Friday, 18 May 2012

When Fashion Goes Bad

The fashion designer was a great drunk. She didn't drink very often. But when she did it was spectacular. She wasn't like a lot of the others, getting plastered and vomiting down herself. She was just always really really happy. And then she went to sleep. She once went to sleep behind a speaker in the pub in between the breaks in the Domino's last ever set, when they started up again she woke up and did loads of dancing. She is a great dancer, she has such an individual sense of rhythm. 

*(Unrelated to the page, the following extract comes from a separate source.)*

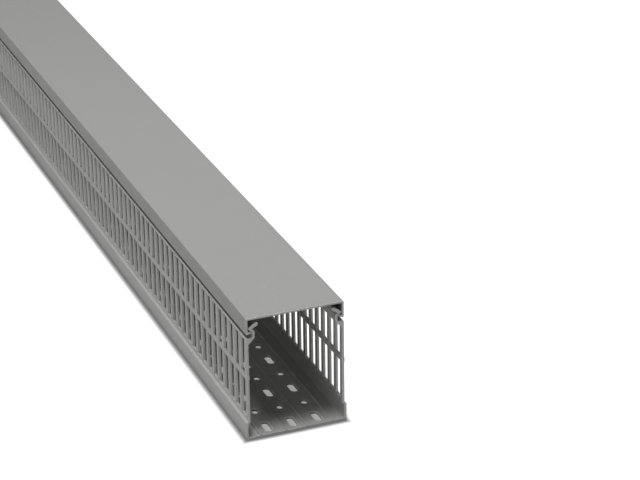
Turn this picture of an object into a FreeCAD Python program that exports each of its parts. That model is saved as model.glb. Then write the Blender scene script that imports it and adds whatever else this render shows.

The fashion designer changed a lot while in Meribel, a completely different side of her appeared after only a couple of weeks. I think it was brought on by a sudden need to stand up for herself. Out came a very independent, go getting attitude. She changed from being a very conservative, modest, border line virginal women over night. 

Nothing sums this up more in my mind that her activities one breakfast towards the end of season. The head chef had made a sudden and very unwelcome clamp down on staff eating the left over guest hot breakfast. Over night it became banned. Now the kitchen boys knew this was rather unfair, as he was only doing it to be a dick and generally unpleasant in all ways.  Now the fashion designer developed a craving that morning. A craving for fried eggs. Achieving that fried egg seemingly became all she could think about and talk about. 'I just really fancy a fried egg' she said to me repeatedly. 
'Go ask chef or LiF for one then' I replied repeatedly. 
'How can I persuade them?' 
Absently mindedly, because I really was trying to concentrate on taking the guests' dinner orders, and she could be very distracting when she was moaning about something , I said 'offer to show them your boobs'.

She laughed and told me not to be silly and I went off to chaise some guests round the restaurant until they told me if they wanted pork or white fish for dinner. 

Twenty minutes later the two of us were stood in the area between the kitchen and the restaurant when LiF came out of the kitchen to get a mug for his coffee, without even blinking, without even thinking about it, she turned to him and said,
'If I show you my boobs, will you make me a fried egg?'

LiF almost dropped his mug in shock.

'Errr yeah...I will do anything for boobs' he stuttered back, unable to understand exactly what was happening to him, trying to work out if she was a) trying to trick him in some way or b) the chances of actually seeing breasts if he did make the fried egg. 

'Good because I really want an egg' she smiled and walked off. 

A second later he turned to me,'Do you want a fried egg too'? 
'Not if it means showing you my boobs sweetheart' I replied. 

A few minutes later there was a fried egg sat on the counter. The fashion designer took it. She didn't show him her boobs. I hope he isn't too disappointed. They are good boobs though, she showed them to me often, and I didn't have to provide her with any egg based products.